4. Implement the Kalman Filter on the Robot

Finally, integrate the Kalman Filter into your Lab 6 PID solution on the Artemis. While you don’t have to try to increase this speed of your current solution, you should compute the Kalman Filter locally on your robot, and verify via your debugging script that it works as expected.

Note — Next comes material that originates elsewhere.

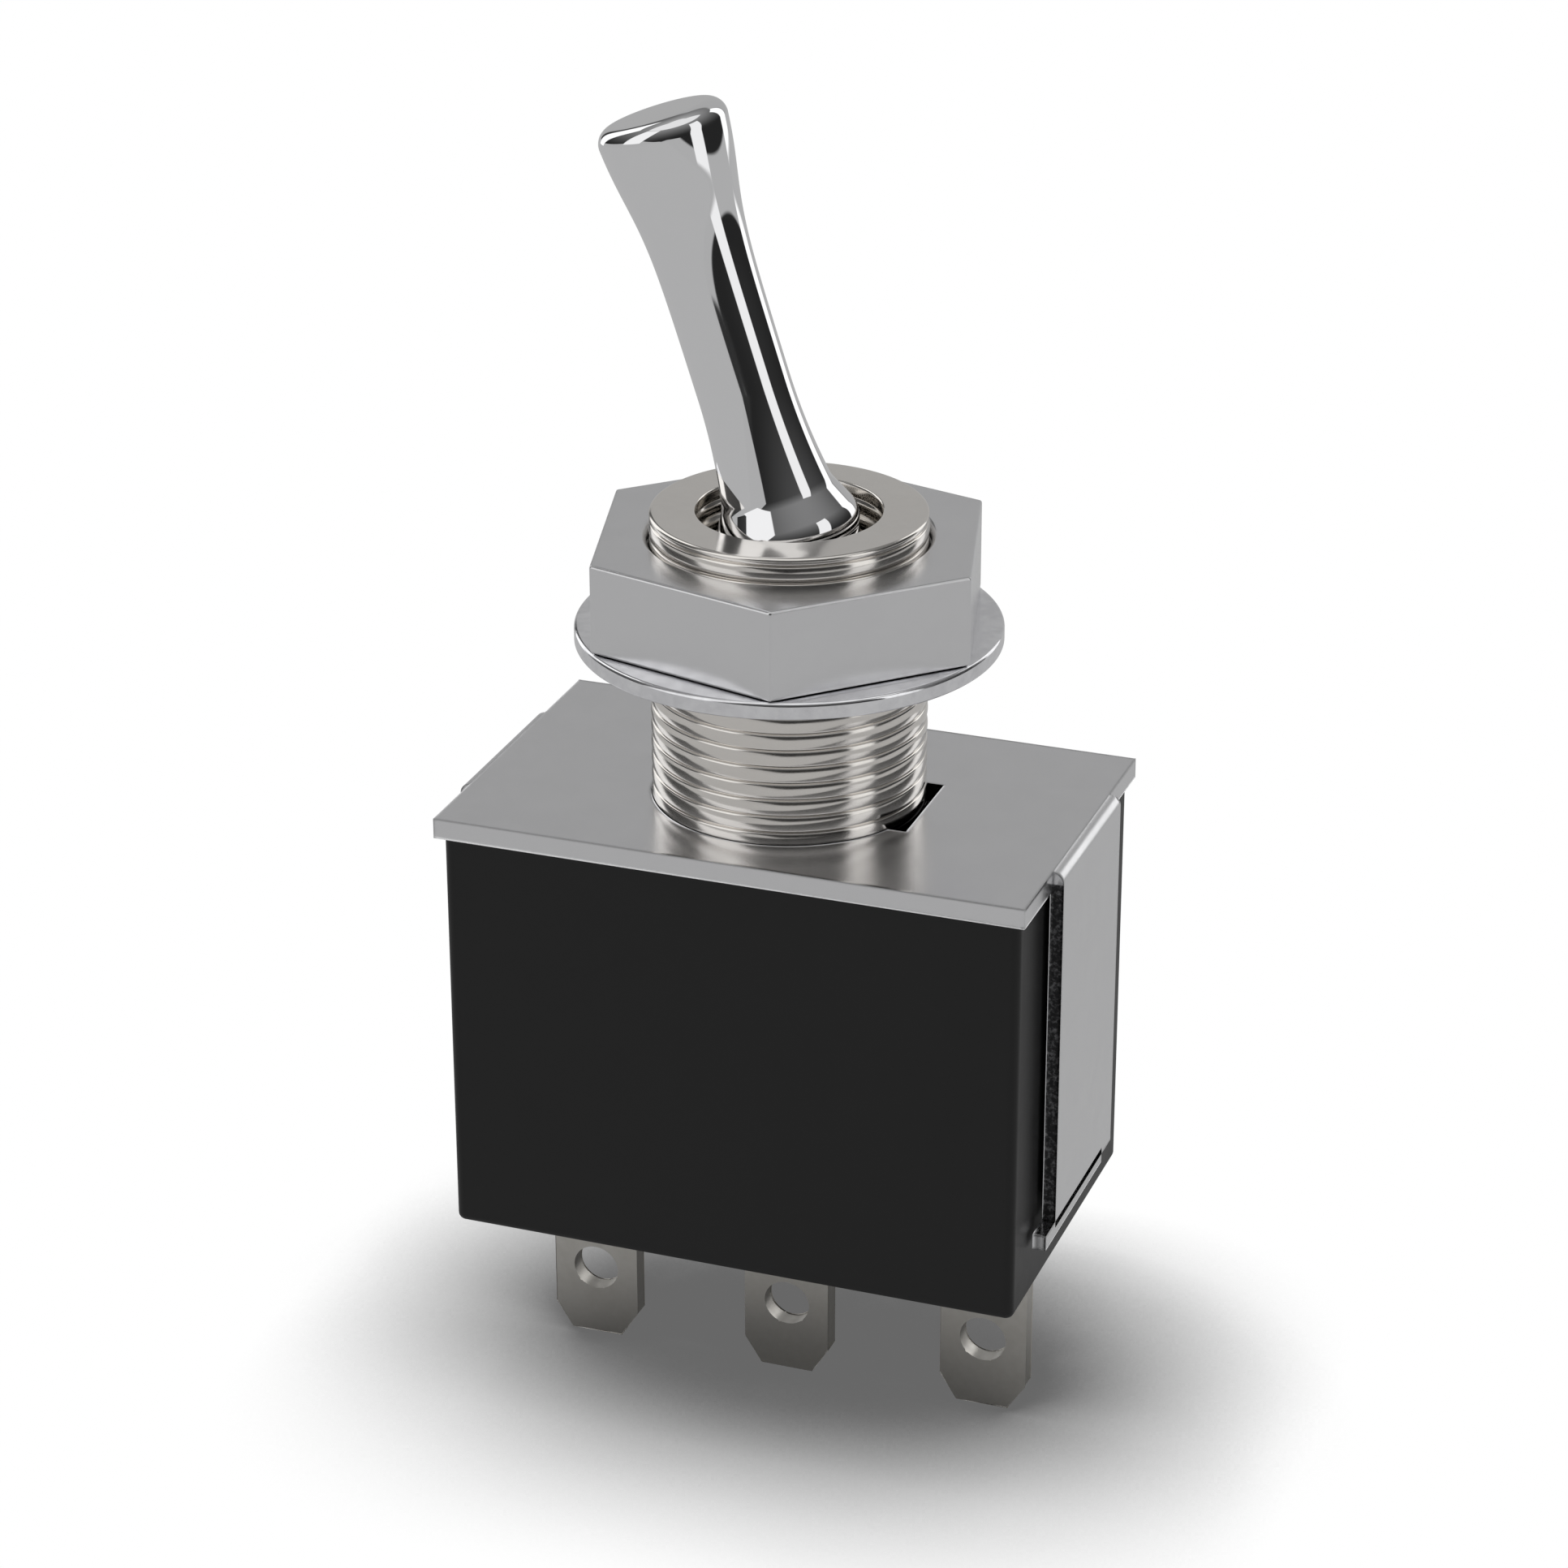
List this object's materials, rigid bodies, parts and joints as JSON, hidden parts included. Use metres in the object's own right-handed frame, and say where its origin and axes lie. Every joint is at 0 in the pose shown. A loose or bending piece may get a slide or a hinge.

The following code snippets gives helpful hints on how to do matrix operations on the robot:

#include <BasicLinearAlgebra.h>  //Use this library to work with matrices:
using namespace BLA;             //This allows you to declare a matrix

Matrix<3,1> state = {0,0,0};     //Declares and initializes a 3x1 matrix 
Matrix<1> u;                     //Basically a float that plays nice with the matrix operators
Matrix<3,3> A = {1, 1, 0,
                 0, 1, 1,
                 0, 0, 1};       //Declares and initializes a 3x3 matrix
state(1,0) = 1;                  //Writes only location 1 in the 3x1 matrix.
Sigma_p = Ad*Sigma*~Ad + Sigma_u; //Example of how to compute Sigma_p (~Ad equals Ad transposed) 

Write-up

To demonstrate that you’ve successfully completed the lab, please upload a brief lab report (<800 words), with code snippets (not included in the word count), photos, and/or videos documenting that everything worked and what you did to make it happen.